Submitted by Courtney Lynn on 08/31/17
Congratulations! You’ve won four-hundred million from the lottery. Your first thought is to buy that yacht you have had your eyes on—but was not able to buy because of your family or kids or you are still trying to pay off tens-of-thousands of dollars in college debt or something like that. But how do you plan on moving that yacht from the coasts of San Francisco to the right under the Cuyahoga River (the most lit river ever)? Of course, you have to bring it everywhere, and nothing weighing a couple of tons is not going to move; unless it’s your mom (I’m just kidding; I’m sure your mom is a nice lady). There are people who can pick your boat up and carry it coast to coast, and they probably have nice arms from all that heavy lifting. Who does this magic? A-1 Auto Transport!
A-1 Auto Transport offers many services when transporting your boats. Imagine this scenario; a semi truck overturns on the highway—a semi truck full of snakes—that crashes right as your boat is being transported. Snakes! Snakes everywhere, in the air, in your boat’s chair! At A-1 Auto Transport they can shrink wrap your boat. And, as everyone knows, snakes are unable to permeate shrink wrap. No snake diffusion for you. A-1 Auto Transport has insurance, and if your boat was damaged by snakes, they can take care of it. Another service is the RoRo row your boat right on to the carrier and it will roll away (most likely to your destination). They also deliver right to your door! No, the boat will not fit through your doorway; you are responsible for damages if you attempt that. Many yachts do not fit into shipping containers, so they have cranes to pick up your boat and put it on a vessel. Since your yacht is now your baby, they can also provide you with a cradle. It will even rock if your yacht starts to weep. Suppose you do not want your boat to touch land, they have the services for you! This service is known as submersion, but they do not drown the boat; that would be rude. They have 19,009 drones that have carried boats to the destination. They can also place the yacht on a transport vessel; thus it never touches land. If in a tragic set of events where North Korea was to bomb your yacht, they also transport salvaged yachts (not North Korea—those guys are not nice—A-1 Auto Transport transports salvaged yachts). They have GPS tracking capabilities to tell you where your boat is at any time in case it was to escape.

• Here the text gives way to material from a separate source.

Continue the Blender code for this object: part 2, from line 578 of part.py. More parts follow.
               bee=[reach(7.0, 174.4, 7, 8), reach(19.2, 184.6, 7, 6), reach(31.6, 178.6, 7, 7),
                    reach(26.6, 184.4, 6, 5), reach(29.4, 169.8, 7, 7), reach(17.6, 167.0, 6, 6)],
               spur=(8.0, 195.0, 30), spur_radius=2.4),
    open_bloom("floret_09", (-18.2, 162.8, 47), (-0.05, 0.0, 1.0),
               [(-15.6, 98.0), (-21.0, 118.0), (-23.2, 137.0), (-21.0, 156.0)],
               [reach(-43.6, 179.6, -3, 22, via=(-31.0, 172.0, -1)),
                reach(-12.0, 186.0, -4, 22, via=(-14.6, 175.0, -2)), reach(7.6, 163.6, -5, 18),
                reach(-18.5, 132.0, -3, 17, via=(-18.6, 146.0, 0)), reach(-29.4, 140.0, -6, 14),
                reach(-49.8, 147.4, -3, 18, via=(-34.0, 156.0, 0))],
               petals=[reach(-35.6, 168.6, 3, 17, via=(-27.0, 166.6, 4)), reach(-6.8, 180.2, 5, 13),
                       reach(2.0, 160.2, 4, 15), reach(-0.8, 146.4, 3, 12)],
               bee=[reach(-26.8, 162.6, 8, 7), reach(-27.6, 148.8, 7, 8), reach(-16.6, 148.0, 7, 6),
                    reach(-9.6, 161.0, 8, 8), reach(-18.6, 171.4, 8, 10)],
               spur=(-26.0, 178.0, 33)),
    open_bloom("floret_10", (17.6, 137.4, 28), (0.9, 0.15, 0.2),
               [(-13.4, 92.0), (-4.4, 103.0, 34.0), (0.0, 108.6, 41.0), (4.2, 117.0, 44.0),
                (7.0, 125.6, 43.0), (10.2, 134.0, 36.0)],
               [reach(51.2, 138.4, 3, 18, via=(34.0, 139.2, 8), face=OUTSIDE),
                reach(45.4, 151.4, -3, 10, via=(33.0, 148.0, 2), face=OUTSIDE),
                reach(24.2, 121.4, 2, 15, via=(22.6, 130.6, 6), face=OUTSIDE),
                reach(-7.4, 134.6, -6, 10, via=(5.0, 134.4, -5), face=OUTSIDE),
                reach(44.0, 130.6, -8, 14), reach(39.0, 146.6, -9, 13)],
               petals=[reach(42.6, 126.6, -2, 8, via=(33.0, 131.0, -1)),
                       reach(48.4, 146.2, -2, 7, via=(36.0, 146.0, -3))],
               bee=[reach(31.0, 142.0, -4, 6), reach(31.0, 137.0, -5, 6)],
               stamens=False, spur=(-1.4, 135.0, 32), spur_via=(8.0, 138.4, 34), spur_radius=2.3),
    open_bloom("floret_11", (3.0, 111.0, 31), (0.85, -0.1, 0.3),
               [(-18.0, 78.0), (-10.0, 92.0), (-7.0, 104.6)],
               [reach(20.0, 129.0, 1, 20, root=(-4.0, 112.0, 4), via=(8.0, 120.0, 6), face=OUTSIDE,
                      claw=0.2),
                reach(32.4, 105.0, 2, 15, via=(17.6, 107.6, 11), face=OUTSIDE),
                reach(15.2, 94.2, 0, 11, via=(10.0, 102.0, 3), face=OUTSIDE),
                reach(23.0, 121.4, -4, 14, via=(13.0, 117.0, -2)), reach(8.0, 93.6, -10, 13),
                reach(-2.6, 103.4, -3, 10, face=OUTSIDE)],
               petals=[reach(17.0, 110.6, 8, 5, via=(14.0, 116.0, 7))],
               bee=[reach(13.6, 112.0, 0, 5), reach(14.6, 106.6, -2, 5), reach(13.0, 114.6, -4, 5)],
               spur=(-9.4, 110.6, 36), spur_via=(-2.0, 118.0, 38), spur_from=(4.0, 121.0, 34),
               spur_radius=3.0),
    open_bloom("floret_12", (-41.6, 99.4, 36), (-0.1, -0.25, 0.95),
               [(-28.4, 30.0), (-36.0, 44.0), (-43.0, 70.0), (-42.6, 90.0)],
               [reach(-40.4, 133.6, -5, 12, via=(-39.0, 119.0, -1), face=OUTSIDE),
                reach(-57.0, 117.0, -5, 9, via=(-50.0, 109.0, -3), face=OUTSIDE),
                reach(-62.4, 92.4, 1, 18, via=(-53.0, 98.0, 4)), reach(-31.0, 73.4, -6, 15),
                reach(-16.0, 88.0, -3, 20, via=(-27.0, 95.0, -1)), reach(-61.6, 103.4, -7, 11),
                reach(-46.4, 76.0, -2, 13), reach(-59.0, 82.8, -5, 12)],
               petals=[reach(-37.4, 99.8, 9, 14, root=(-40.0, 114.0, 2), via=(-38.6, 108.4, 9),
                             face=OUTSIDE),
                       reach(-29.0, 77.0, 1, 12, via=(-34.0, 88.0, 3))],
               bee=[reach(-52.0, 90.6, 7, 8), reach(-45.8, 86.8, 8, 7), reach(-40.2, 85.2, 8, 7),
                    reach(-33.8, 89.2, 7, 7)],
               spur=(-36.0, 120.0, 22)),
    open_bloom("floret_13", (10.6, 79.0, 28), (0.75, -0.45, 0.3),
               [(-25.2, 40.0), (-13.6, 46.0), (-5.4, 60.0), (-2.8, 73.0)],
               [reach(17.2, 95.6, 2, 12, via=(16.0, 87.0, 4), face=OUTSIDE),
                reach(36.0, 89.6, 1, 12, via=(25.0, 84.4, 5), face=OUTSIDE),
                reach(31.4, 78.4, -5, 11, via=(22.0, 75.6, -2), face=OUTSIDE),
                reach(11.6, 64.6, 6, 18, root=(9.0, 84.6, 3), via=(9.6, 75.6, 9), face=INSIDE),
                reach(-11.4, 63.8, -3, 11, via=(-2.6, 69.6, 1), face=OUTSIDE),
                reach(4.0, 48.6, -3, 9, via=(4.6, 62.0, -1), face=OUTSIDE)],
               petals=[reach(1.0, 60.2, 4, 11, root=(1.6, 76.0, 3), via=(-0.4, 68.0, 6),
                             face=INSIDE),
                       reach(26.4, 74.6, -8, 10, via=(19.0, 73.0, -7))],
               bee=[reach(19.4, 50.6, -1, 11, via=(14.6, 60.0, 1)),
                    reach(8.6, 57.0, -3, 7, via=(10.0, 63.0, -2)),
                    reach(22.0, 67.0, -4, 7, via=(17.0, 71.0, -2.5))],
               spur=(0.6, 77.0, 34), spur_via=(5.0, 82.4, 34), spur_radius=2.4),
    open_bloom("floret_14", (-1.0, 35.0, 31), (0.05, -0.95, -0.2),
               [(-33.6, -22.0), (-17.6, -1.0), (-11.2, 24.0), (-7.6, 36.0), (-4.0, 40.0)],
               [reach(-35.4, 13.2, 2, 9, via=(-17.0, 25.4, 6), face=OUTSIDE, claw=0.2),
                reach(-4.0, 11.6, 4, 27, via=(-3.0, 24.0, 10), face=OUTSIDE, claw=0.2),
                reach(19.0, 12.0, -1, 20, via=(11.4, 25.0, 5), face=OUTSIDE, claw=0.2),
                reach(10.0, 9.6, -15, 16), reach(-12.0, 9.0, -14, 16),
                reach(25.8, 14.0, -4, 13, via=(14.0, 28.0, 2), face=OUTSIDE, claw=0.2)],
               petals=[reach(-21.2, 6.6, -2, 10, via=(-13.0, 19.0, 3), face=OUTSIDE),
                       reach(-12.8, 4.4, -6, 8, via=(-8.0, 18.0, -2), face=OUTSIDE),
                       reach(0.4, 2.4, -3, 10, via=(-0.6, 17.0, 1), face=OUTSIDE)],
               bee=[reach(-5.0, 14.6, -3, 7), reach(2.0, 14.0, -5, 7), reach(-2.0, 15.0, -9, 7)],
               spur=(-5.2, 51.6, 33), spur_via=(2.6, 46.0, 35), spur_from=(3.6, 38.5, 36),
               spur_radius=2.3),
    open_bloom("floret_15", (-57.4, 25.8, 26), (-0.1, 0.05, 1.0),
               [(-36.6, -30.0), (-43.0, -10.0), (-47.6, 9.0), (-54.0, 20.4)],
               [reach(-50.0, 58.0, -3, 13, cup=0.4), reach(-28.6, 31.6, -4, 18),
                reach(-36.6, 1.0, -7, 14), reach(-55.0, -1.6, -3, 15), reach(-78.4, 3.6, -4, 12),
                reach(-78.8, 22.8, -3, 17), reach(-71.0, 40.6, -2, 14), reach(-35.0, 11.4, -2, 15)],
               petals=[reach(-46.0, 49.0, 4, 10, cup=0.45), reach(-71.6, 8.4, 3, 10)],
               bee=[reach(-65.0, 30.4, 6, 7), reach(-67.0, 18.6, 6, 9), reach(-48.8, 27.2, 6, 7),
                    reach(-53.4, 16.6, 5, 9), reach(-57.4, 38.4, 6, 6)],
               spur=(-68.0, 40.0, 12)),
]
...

Step one to having bangers on every coast: measure your yacht (or just pay someone to; you have like 400 million—minus a yacht). Measure the front bow of your hot yacht to the middle of the stern. Please make sure your measurements are in cubits; you wouldn’t want to confuse the auto-transport gods. Next, you would need to measure the height, and this involves advanced calculus. And by advanced calculus, I mean no calculus. You just measure the lowest most structural beam to the highest most structural beam (not including removable parts). You have to be pretty tall for that step. Lastly, you must measure the width at the widest part. I suggest measuring the tallest people you know then having them lie across the boat.
Another step before transportation is cleaning off the boat. Please remove the dirt, grime, and glitter. Securing latches and windows is vital; you wouldn’t want your demons getting out. Make sure personal items are removed—again, you wouldn’t want your demons getting out. Also, make sure that electrical and gas powered items are disabled and flammable items are removed; since you don’t want to get it until you are in the water. Have necessary documentation prepared. Also, secure loose ropes and gear; you would not want to harm any snakes. If your boat is shipped during the offseason, it would be smart to have it winterized in addition to draining pumps. Yes, snow and ice are water, but your boat is not going to like that type of water…remember what happened to the Titanic?

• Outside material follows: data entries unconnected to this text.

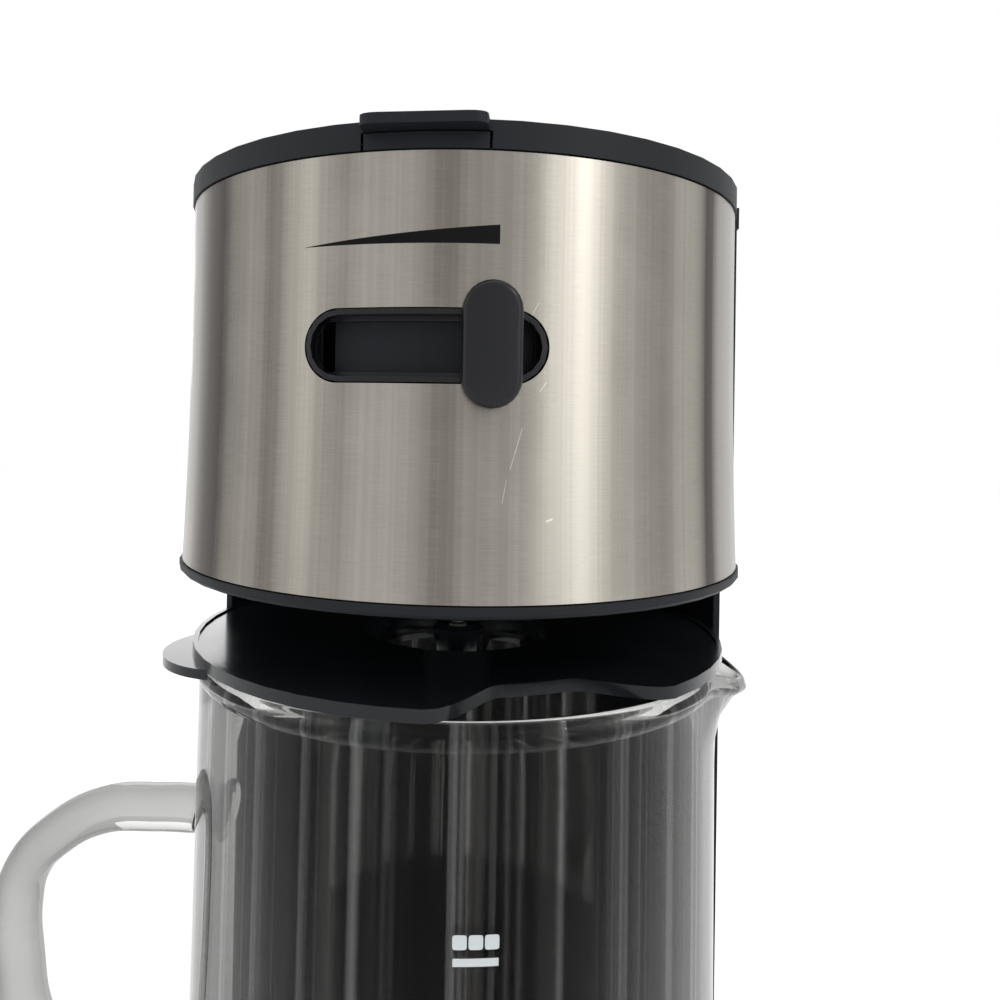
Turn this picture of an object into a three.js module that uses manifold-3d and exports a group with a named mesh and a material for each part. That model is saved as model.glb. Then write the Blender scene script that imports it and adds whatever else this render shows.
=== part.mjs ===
// Iced tea maker: a base with a seat for the glass pitcher, a rear column that holds the water
// tank, and a steel-wrapped brewing head that reaches out over the pitcher.
// Millimetres, +Z up. The front faces -Y, the pitcher's handle points to -X and its spout to +X.
// Inside each group the pieces keep the machine's own axes: X = Y = 0 is the axis of the pitcher
// and of the head, and Z = 0 is the table.
import * as THREE from "three";
import { mergeVertices } from "three/addons/utils/BufferGeometryUtils.js";
import Module from "manifold-3d";

const wasm = await Module();
wasm.setup();

// Clearances and shared walls
const GAP = 0.3;
const RUN_GAP = 0.6;
const CUT = 2;
const WALL = 2.4;
const THIN_WALL = 1.8;
const MERGE = 1e-4;

// Facets
const ROUND = 48;
const SMALL = 16;
const TINY = 8;
const COARSE = 6;

// Plan of the machine: the pitcher stands under the head, and the column goes round it
const HEAD_R = 77;
const HEAD_FLARE = 1.5;
const SIDE_STEP = 1;
const BASE_STEP = 0.5;
const HALF_WIDTH = HEAD_R + HEAD_FLARE + SIDE_STEP;
const BASE_R = HALF_WIDTH + BASE_STEP;
const GLASS_IN = 2;
const GLASS_FOOT_R = HEAD_R - GLASS_IN;
const COLUMN_CLEAR = 5;
const COLUMN_R = GLASS_FOOT_R + COLUMN_CLEAR;
const COLUMN_DEPTH = 35;
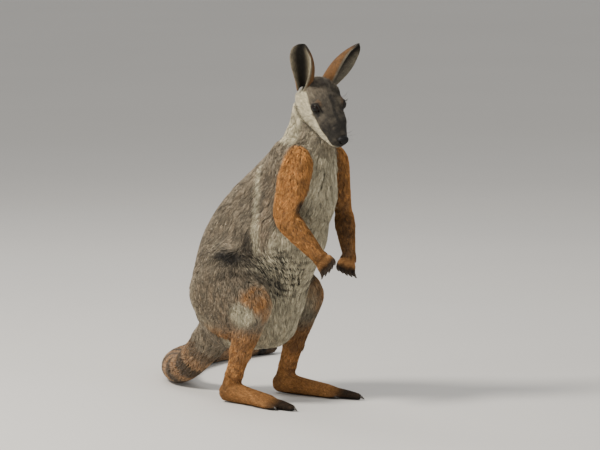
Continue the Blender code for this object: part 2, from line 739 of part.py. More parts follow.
def main():
    clear_scene()
    root = bpy.context.scene.collection
    parts = bpy.data.collections.new("rock_wallaby")
    work = bpy.data.collections.new("cutters")
    work.hide_render = True
    root.children.link(parts)
    root.children.link(work)

    body = make_body(work)
    cut_flat(body, work)
    arms = {side: make_arm(side, work) for side, _ in SIDES}
    for side, _ in SIDES:
        boolean(body, grown(arms[side], f"arm_{side}_grown", work), "DIFFERENCE")
        biggest_body(body)
    pieces = part_body(body, work, parts)
    for side, sign in SIDES:
        pieces[f"thigh_{side}"] = part_with(pieces["trunk"], f"thigh_{side}", thigh_region(side, sign, work), work)

    for side, sign in SIDES:
        shoulder, elbow, wrist, along, _, _ = ARMS[side]
        bm = bmesh.new()
        fore = (wrist - elbow).normalized()
        slab(bm, (elbow + fore * 13) * MM, (fore + (elbow - shoulder).normalized() * 0.5).normalized(), 40 * MM)
        slab(bm, (wrist + along.normalized() * 1) * MM, (fore + along.normalized()).normalized(), 19 * MM)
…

You know the services they provide and what you should do to ship your boat, but why choose A-1 Auto Transport? “Our staff goes through a vigorous training to equip them with the relevant skills needed to ship your yacht safely to all destinations across the world,” they say. This may or may not include fighting sharks in chain mail suits in order to protect yachts and training in snake wrangling. And, again, they have insurance to cover damages even if they do not have shark fighters and snake wranglers. They also state, “Time is of the essence for yacht owners going on vacations. We work round the clock to deliver your yacht at the agreed destination on time.” Have you heard of quantum teleportation? They basically have yacht um teleportation, it is like that fast, so you can return to your Gatsby parties quickly.
If you want people who are highly trained, have insurance, and are fast at what they do, you can rely on A-1 Auto Transportation. It can be scary; it can cost a lot of money, but if you take proper precautions, you should not worry. Your boat is their priority.
 Never force something into an unconditional box; let things be as they are. Not everything must conform.
 This service is still in the experimental stage and may not be available for public use yet.
 Even though they are transport gods, they probably do not want your yacht full of animals (especially Zebra mussels; screw those guys); though, they will accommodate for many things: “we can accommodate shipping requests of any kind.”
 Note: If the people move before you convert their heights to cubits, your life may be in danger.
 You may run into trouble if transporting an illegal immigrant boat; please be familiar with boat laws.